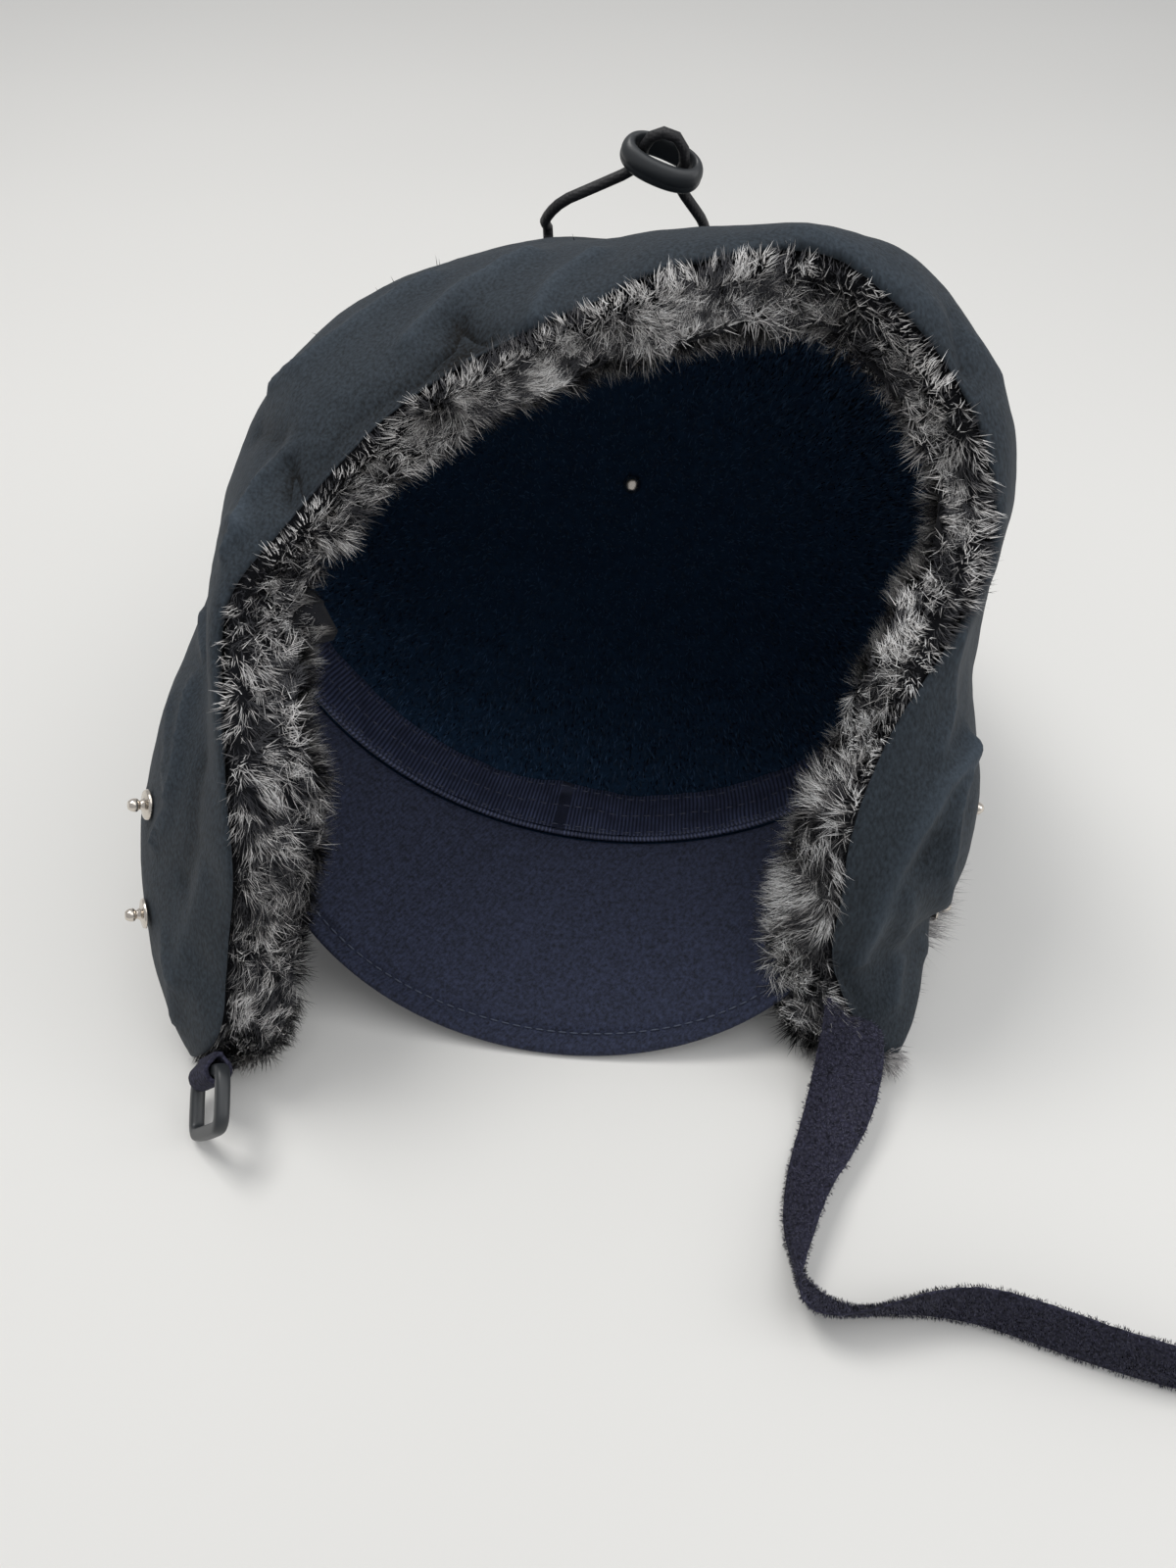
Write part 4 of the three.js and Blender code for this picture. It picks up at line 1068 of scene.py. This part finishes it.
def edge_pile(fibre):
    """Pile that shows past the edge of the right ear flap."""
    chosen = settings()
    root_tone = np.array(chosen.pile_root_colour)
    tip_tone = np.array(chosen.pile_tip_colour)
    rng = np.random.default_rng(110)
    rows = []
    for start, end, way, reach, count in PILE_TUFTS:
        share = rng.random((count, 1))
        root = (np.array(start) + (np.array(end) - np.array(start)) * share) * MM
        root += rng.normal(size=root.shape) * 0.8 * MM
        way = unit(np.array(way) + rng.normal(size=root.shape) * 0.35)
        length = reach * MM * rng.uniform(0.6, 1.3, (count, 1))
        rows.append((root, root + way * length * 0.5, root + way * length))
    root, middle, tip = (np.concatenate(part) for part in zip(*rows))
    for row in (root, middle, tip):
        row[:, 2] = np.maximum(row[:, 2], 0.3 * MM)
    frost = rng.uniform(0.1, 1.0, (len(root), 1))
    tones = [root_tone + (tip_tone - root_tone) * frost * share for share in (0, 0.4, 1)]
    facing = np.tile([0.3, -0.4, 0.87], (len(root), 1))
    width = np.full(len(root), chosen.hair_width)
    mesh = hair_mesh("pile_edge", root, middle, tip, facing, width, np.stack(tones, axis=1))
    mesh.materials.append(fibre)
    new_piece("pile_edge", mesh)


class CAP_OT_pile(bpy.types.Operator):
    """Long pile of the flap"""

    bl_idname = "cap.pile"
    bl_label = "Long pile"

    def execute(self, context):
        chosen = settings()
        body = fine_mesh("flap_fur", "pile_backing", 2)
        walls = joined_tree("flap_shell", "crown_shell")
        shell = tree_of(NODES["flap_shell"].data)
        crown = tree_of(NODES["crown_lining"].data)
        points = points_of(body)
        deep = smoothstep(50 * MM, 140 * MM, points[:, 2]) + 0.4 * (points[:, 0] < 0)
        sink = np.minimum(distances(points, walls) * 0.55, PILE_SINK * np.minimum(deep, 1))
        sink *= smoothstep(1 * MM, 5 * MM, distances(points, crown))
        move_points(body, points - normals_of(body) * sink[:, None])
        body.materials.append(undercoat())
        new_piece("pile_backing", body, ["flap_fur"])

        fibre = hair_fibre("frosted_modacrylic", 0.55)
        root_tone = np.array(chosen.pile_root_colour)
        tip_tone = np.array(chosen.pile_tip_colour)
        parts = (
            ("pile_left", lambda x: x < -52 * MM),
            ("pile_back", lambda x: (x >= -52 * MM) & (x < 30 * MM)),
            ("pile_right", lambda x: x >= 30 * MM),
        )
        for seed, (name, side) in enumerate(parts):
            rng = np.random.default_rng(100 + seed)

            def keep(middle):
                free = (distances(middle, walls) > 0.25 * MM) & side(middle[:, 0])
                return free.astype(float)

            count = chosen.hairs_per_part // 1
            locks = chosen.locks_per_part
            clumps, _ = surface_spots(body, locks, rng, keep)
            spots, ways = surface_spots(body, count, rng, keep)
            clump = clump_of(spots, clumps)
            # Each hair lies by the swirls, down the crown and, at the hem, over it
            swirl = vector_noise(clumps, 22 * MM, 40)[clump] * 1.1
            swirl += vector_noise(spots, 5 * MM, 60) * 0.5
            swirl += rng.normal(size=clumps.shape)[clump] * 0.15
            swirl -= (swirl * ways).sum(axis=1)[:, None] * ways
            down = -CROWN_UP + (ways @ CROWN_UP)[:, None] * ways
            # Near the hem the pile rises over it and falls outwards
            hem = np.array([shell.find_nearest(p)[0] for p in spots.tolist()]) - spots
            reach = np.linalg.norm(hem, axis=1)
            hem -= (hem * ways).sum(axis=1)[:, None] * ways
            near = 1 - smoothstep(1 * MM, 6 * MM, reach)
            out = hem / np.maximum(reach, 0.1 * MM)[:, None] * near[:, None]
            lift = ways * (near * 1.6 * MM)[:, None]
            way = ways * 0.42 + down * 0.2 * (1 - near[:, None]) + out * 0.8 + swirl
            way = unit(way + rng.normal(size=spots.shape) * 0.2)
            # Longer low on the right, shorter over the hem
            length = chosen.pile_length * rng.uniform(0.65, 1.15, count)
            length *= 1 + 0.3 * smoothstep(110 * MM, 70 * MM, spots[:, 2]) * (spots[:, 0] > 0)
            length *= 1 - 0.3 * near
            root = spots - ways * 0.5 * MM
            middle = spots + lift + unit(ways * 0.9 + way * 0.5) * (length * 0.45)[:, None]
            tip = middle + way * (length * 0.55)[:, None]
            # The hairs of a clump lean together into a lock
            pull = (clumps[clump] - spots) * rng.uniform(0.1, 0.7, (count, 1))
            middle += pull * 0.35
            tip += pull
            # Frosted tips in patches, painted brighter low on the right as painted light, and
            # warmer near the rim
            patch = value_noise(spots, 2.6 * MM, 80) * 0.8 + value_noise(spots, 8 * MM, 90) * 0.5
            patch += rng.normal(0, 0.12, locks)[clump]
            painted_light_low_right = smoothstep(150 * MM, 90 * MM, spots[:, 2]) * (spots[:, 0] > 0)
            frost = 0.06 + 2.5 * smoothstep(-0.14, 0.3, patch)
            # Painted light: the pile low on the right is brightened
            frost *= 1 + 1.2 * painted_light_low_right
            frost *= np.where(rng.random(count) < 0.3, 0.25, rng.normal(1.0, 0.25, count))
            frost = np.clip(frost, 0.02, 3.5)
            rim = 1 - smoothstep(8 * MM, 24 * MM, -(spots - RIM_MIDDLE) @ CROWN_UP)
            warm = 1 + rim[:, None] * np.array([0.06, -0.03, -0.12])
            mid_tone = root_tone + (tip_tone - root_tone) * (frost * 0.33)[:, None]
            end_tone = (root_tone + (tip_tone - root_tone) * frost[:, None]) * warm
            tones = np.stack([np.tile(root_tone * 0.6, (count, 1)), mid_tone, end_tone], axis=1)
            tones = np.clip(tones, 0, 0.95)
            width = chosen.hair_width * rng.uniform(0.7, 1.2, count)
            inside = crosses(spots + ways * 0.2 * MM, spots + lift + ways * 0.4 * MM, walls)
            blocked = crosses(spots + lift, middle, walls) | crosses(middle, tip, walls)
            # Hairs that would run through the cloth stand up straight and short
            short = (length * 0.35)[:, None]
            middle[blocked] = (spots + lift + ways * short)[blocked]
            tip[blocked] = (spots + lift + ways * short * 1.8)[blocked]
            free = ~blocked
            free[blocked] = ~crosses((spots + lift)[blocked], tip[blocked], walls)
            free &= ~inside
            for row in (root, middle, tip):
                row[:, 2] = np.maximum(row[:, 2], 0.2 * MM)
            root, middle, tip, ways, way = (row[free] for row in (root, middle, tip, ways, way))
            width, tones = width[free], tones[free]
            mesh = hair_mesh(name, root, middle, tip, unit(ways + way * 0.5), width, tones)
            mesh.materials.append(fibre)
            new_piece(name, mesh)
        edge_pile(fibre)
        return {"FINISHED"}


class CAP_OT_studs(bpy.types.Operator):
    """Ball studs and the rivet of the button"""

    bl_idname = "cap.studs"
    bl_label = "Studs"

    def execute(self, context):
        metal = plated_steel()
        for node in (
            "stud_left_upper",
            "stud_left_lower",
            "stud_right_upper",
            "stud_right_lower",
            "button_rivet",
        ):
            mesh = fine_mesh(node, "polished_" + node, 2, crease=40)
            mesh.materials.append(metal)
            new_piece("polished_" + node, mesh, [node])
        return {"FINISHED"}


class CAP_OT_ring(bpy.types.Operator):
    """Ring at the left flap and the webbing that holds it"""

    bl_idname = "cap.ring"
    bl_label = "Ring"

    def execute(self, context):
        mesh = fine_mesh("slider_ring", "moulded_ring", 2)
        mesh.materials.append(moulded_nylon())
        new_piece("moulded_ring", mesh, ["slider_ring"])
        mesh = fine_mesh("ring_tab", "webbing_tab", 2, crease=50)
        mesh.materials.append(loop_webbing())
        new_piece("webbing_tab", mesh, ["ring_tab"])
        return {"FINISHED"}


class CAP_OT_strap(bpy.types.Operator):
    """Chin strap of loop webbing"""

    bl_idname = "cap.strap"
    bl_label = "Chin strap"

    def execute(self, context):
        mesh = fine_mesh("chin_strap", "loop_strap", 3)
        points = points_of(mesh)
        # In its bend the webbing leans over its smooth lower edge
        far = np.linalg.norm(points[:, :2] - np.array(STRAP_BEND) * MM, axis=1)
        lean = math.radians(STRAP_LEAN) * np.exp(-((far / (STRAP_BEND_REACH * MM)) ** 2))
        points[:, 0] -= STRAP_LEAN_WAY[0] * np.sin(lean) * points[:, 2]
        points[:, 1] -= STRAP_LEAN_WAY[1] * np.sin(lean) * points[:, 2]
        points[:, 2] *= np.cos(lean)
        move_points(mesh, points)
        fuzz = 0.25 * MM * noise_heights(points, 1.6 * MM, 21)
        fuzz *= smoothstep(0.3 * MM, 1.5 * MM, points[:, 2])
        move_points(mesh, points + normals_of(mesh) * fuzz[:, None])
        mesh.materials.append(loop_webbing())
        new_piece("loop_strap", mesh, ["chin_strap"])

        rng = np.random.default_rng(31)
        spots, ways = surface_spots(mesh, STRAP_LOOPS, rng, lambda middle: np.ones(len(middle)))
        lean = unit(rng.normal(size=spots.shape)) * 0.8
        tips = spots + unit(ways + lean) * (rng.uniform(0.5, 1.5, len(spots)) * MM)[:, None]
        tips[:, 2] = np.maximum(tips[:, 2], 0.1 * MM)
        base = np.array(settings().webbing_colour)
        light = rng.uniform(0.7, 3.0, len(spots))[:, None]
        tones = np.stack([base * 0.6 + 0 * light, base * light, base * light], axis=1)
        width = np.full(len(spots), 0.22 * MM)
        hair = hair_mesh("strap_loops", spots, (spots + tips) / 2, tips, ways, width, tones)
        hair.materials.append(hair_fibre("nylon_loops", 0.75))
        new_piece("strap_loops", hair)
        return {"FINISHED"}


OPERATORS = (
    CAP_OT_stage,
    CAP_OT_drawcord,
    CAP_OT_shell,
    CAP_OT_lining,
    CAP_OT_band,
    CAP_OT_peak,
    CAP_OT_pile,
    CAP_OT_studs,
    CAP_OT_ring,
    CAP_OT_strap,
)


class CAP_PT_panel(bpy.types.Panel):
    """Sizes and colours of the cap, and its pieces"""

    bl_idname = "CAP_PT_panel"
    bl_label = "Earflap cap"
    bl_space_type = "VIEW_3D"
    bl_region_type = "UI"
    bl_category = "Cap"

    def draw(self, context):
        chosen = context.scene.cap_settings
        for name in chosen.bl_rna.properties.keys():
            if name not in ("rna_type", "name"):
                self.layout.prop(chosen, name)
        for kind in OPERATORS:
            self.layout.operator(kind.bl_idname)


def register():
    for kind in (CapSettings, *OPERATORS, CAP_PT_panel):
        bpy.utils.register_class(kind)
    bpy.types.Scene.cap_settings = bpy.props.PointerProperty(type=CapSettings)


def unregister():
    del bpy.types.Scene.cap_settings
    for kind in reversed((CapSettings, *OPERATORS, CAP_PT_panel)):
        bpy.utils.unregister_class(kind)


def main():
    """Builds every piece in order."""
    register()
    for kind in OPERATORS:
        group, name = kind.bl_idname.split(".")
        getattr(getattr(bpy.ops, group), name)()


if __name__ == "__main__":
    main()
_ _ _ _ _
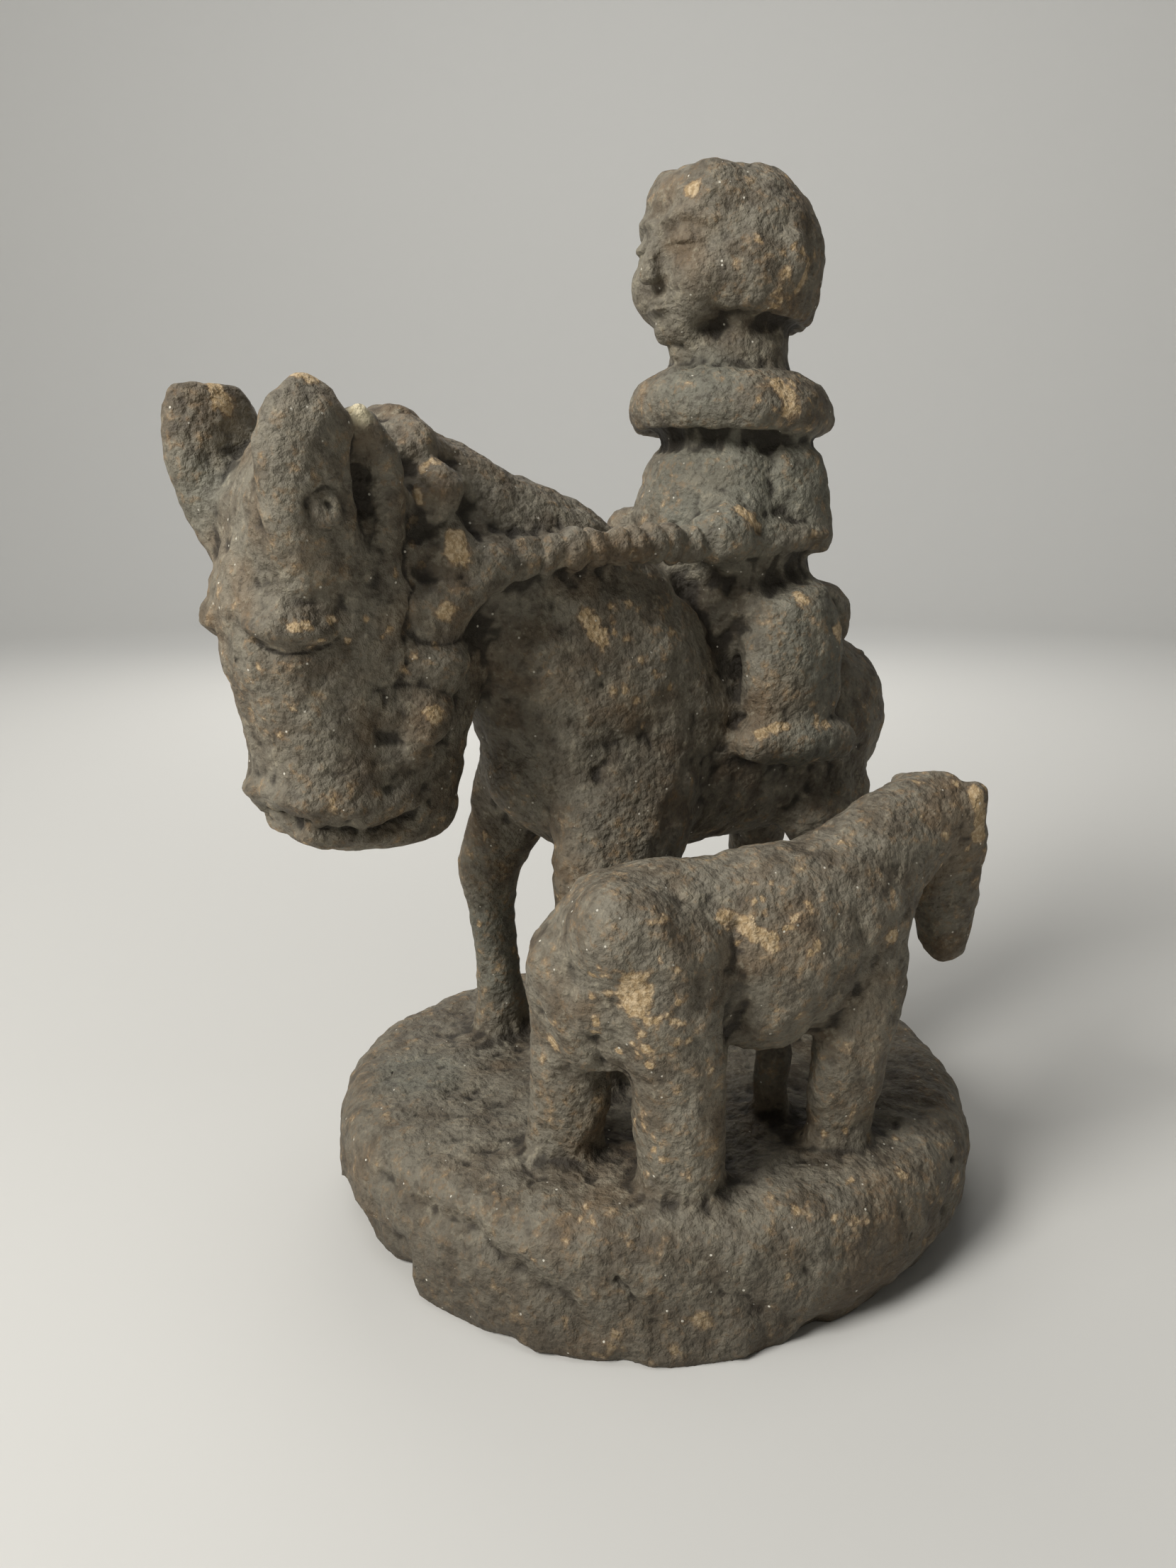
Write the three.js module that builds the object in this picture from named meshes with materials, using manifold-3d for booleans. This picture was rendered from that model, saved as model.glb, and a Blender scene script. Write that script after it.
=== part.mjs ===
_ _ _ _ _
Copy out every line of the material above that mentions the word "Blender".

_Output below_:
Write part 4 of the three.js and Blender code for this picture. It picks up at line 1068 of scene.py. This part finishes it.
Write the three.js module that builds the object in this picture from named meshes with materials, using manifold-3d for booleans. This picture was rendered from that model, saved as model.glb, and a Blender scene script. Write that script after it.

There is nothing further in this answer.